According to a market research note by eMarketer, the market for digital ad spending was an estimated $153 billion in 2020 and is forecast to reach $315 billion by 2025.

In 2020, despite the global pandemic, digital ad spending grew by 15.3%.

The note asserts that 2021 saw significantly increased digital advertising growth after a slower than expected 2020, but that future growth rates will decline through 2025.

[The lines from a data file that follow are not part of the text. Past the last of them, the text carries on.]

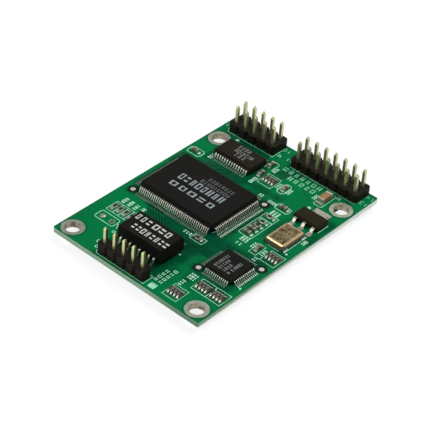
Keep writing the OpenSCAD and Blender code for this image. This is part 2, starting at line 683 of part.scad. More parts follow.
module array_ends() {
    color("silver") in_frame() at(arrays_at) for (i = [0 : array_elements - 1], a = [0, 180])
        rotate(a) translate([array_x(i) - array_terminal_w / 2, 0, 0]) difference() {
            translate([0, array_l / 2 - array_terminal_l, pad_t])
                cube([array_terminal_w, array_terminal_l, resistor_h]);
            translate([-1, array_l / 2 - array_terminal_l - 1, pad_t + wrap_t])
                cube([array_terminal_w + 2, array_terminal_l + 1 - wrap_t, resistor_h - 2 * wrap_t]);
        }
}
module array_pads() {
    color("gainsboro") in_frame() at(arrays_at) for (i = [0 : array_elements - 1])
        translate([array_x(i), 0, 0]) rotate(90) chip_solder(array_l, array_terminal_w, resistor_h,
            array_terminal_l);
}

// outline of a header housing, notched between its cells
function housing_outline(cols, rows) =
    let (p = pin_pitch, n = housing_notch, y0 = -housing_row / 2, y1 = (rows - 1) * p + housing_row / 2)
    concat([for (i = [0 : cols - 1], q = [[-p / 2, n], [-p / 2 + n, 0], [p / 2 - n, 0], [p / 2, n]])
                [i * p + q[0], y0 + q[1]]],
           [for (i = [cols - 1 : -1 : 0], q = [[p / 2, n], [p / 2 - n, 0], [-p / 2 + n, 0], [-p / 2, n]])
                [i * p + q[0], y1 - q[1]]]);
module housing(at, grid, cols, rows, h = housing_h) {
    difference() {
        translate([at[0], at[1], 0]) linear_extrude(h) polygon(housing_outline(cols, rows));
        at(grid) translate([-pin_w / 2 - fit, -pin_w / 2 - fit, -1])
            cube([pin_w + 2 * fit, pin_w + 2 * fit, h + 2]);
    }
}
// square pin, tapered at both ends on all four sides
module pin(hi = pin_top) {
    h = pin_w / 2;
    k = h * 0.5;
    lo = -board_t - pin_tail;
    side = [[-k, lo], [k, lo], [h, lo + pin_taper], [h, hi - pin_taper], [k, hi], [-k, hi],
            [-h, hi - pin_taper], [-h, lo + pin_taper]];
    intersection() {
        rotate([90, 0, 0]) linear_extrude(pin_w + 1, center = true) polygon(side);
        rotate([90, 0, 90]) linear_extrude(pin_w + 1, center = true) polygon(side);
    }
}
module left_header_housing() { color("darkslategray") in_frame() housing(left_at, left_grid, left_pins, 2); }
module left_header_pins() { color("khaki") in_frame() at(left_grid) pin(); }
module right_header_housing() {
    color("darkslategray") in_frame() housing(right_at, right_grid, right_pins, 2);
}
module right_header_pins() { color("khaki") in_frame() at(right_grid) pin(); }
module network_header_housing() {
    color("darkslategray") in_frame() housing(network_at, network_grid, network_pins, 1, network_housing_h);
}
module network_header_pins() { color("khaki") in_frame() at(network_grid) pin(network_pin_top); }

// solder fills each drilled hole round its pin and climbs the tail in a hollow cone
module header_solder() {
    hole = pin_hole_d / 2 - fit;
    foot = -board_t;
    pad = pin_pad_d / 2;
    tail = pin_w * 0.72;
    color("gainsboro") in_frame() at(all_pins) difference() {
        rotate_extrude($fn = 32)
            polygon(concat([[0, 0], [0, foot - pin_solder_h], [tail, foot - pin_solder_h]],
                [for (i = [1 : 4]) [tail + (pad - tail) * pow(i / 4, 2), foot - plating_t
                    - (pin_solder_h - plating_t) * pow(1 - i / 4, 2)]],
                [[pad, foot], [hole, foot], [hole, 0]]));
        translate([-pin_w / 2 - fit, -pin_w / 2 - fit, foot - pin_solder_h - 1])
            cube([pin_w + 2 * fit, pin_w + 2 * fit, board_t + pin_solder_h + 2]);
    }
}

board();
hole_plating();
alignment_targets();
spare_pads();
processor_body();
processor_leads();
processor_pads();
netchip_body();
netchip_leads();
netchip_pads();
driver_body();
driver_leads();
driver_pads();
transformer_body();
transformer_leads();
transformer_pads();
regulator_body();
regulator_leads();
regulator_pads();
oscillator_base();
oscillator_lid();
oscillator_contacts();
reservoir_body();
reservoir_ends();
array_bodies();
array_coats();
array_ends();
array_pads();
resistor_bodies();
resistor_coats();
resistor_ends();
capacitor_bodies();
capacitor_ends();
chip_pads();
left_header_housing();
left_header_pins();
right_header_housing();
right_header_pins();
network_header_housing();
network_header_pins();
header_solder();
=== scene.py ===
# %% [markdown]
# # A small network server module
# This lesson dresses the packed model of a four-hole circuit board: chips with gull-wing leads, a
# network transformer, a lidded oscillator, chip resistors and three pin headers. The solids already
# have the right sizes and places, so the lesson adds what a solid can't say: the solder mask, the
# printed marks, the tracks and vias under the mask, and a finish for every metal and plastic.
# The model is loaded first, because every later place is read from it.

# %% Load the packed model
import math

import bpy
from mathutils import Matrix, Vector
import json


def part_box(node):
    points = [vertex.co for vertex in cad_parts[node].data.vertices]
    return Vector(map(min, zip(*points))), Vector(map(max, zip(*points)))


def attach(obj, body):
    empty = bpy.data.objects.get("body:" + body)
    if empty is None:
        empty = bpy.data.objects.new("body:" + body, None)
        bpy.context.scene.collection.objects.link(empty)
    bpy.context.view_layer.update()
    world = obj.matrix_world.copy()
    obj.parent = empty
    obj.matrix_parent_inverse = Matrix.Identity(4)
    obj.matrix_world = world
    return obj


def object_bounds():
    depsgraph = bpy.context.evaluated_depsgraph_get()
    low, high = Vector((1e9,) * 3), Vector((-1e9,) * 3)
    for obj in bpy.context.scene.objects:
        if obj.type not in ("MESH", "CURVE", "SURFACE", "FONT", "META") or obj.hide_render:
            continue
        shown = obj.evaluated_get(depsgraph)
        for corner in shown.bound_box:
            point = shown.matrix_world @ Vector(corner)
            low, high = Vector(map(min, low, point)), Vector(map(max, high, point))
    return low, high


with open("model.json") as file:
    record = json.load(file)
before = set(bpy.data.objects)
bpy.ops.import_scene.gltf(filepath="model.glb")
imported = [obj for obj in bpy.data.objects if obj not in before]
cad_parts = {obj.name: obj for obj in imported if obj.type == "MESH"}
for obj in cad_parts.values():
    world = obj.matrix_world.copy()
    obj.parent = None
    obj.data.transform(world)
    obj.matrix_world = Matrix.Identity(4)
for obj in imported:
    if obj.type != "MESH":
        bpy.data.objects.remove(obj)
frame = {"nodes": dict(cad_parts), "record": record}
nodes = frame["nodes"]
cad_low, cad_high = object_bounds()
MM = 0.001  # one millimetre, since Blender counts in metres
print("model box in mm:", [round(v / MM, 2) for v in cad_high - cad_low], "nodes:", len(nodes))

# %% [markdown]
# ## A ruler on the board
# A board's designer counts millimetres from one corner of its component side. The model counts
# metres from the middle of the mounting holes, on the underside. One small function turns the first
# into the second, so each mark can be written as on the board's drawing. Heights count from the
# component side too, so the far side lies one board's thickness below nought.

# %% Places on the board
board_low, board_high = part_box("board")
BOARD_T = (board_high.z - board_low.z) / MM


def spot(x, y, z=0.0):
    """A point in metres, from millimetres off the near left corner and above the component side."""
    return Vector((board_low.x + x * MM, board_low.y + y * MM, board_high.z + z * MM))


def middle(node):
    """The middle of a node's plan, and its top, in the board's millimetres."""
    low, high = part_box(node)
    return (((low.x + high.x) / 2 - board_low.x) / MM, ((low.y + high.y) / 2 - board_low.y) / MM,
            (high.z - board_high.z) / MM)


print("board in mm:", [round(v / MM, 2) for v in board_high - board_low])

# %% [markdown]
# ## The camera
# The board was seen from its near right, well above it, through a long lens. A camera is fixed by
# where it stands and by two directions of its picture, right and up; the third follows from them.
# Writing the matrix from these keeps the slight roll that angles alone would lose.

# %% Camera
CAMERA_AT = Vector((0.17294792, -0.21102782, 0.221135))  # metres
CAMERA_RIGHT = Vector((0.73983866, 0.66959709, 0.06541022))
CAMERA_UP = Vector((-0.45830701, 0.4304215, 0.77761946))
FOCAL_LENGTH, SENSOR = 146.4517, 36  # mm; the picture is square
NEAREST = 0.01  # metres

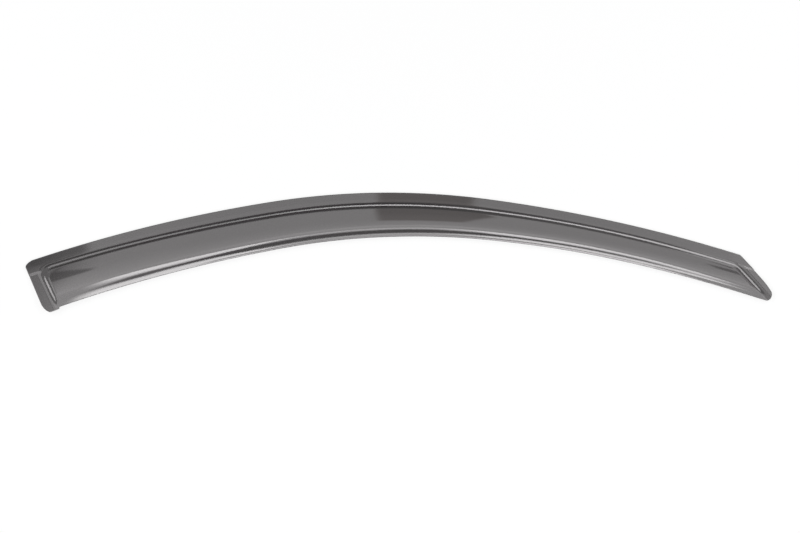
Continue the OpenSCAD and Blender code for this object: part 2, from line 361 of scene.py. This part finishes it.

The chart below shows the report’s forecasted growth trajectory and digital ad spend percentage of total, from 2020 to 2025:

U.S. Digital Ad Spending

U.S. Digital Ad Spending (eMarketer)

Potential competitors include:

  • Google

  • Adobe

  • Yahoo

  • Meta

  • Oracle

  • Skai

  • Amazon

  • Criteo

  • Salesforce

Zeta’s Recent Financial Performance

  • Total revenue by quarter has grown markedly over the past 5 quarters:

Zeta Global Revenue

5 Quarter Total Revenue (Seeking Alpha)

  • Gross profit by quarter has grown but plateaued recently:

Zeta Global Gross Profit

5 Quarter Gross Profit (Seeking Alpha)

Zeta Global Selling, G&A % Of Revenue

5 Quarter Selling, G&A % Of Revenue (Seeking Alpha)

  • Operating losses by quarter have remained significant in the past 4 quarters:

Zeta Global Operating Income

5 Quarter Operating Income (Seeking Alpha)

  • Earnings per share (Diluted) have also remained heavily negative:

Zeta Global Earnings Per Share

5 Quarter Earnings Per Share (Seeking Alpha)

In the past 12 months, ZETA’s stock price has fallen 22.4 percent vs. the U.S. S&P 500 index’s drop of around 10.6 percent, as the chart below indicates:

Zeta Global 52 Week Stock Price

52 Week Stock Price (Seeking Alpha)

Valuation Metrics For Zeta

Below is a table of relevant capitalization and valuation figures for the company:

Measure

Amount

Enterprise Value

$993,010,000

Market Capitalization

$913,180,000

Enterprise Value / Sales [TTM]

2.06

Price / Sales [TTM]

1.05

Revenue Growth Rate [TTM]

24.42%

Operating Cash Flow [TTM]

$59,860,000

CapEx Ratio

3.74

Earnings Per Share (Fully Diluted)

-$3.49

(Source – Seeking Alpha)

Commentary On Zeta Global

In its last earnings call (Source – Seeking Alpha), covering Q1 2022’s results, management highlighted the lack of dependency on third party cookies which are being restricted by the major mobile platforms.

Notably, the firm gained a major apparel retailer while replacing the Salesforce Marketing Cloud with its ‘all-in-one’ Zeta Marketing Platform system.

Zeta also recently launched Agile Intelligence, which serves to answer ‘the most pressing questions for an enterprise, such as which markets and customer segments represent the most valuable opportunities for investment.’

As to its financial results, total revenue grew by 24% year-over-year, exceeding guidance driven by customer additions and ARPU expansion.

Also, revenue generated by its direct platform accounted for 81% of all revenue, up considerably from 74% year-over-year.

On the expense side, management is spending more on its go-to-market capabilities, for which it believes it is seeing positive results.

The problem is that operating losses are worsening, which is a distinct negative in the current market environment that is punishing heavy operating loss companies.

For the balance sheet, the company ended the quarter with nearly $104 million of cash and generated free cash of $9.7 million.

Looking ahead, management increased its revenue guidance, which is great, but if operating losses continue without a path to profitability, the market may be unimpressed.

Regarding valuation, the stock has been beaten down significantly, but not nearly as badly as many SaaS companies.

The primary risk to the company’s outlook is a looming recession which may slow new customer wins and marketing spend.

An upside catalyst is the continued pressure on companies to change their digital marketing strategies in light of third party cookie restrictions from major platforms.

While Zeta faces a variety of uncertainties, the firm’s position in a changing advertising market, the stock’s low valuation and management’s continued investment in its go-to-market initiatives mean that ZETA is a potential opportunity for patient investors.

For patient investors, my outlook is a Buy on ZETA at around $4.75 per share.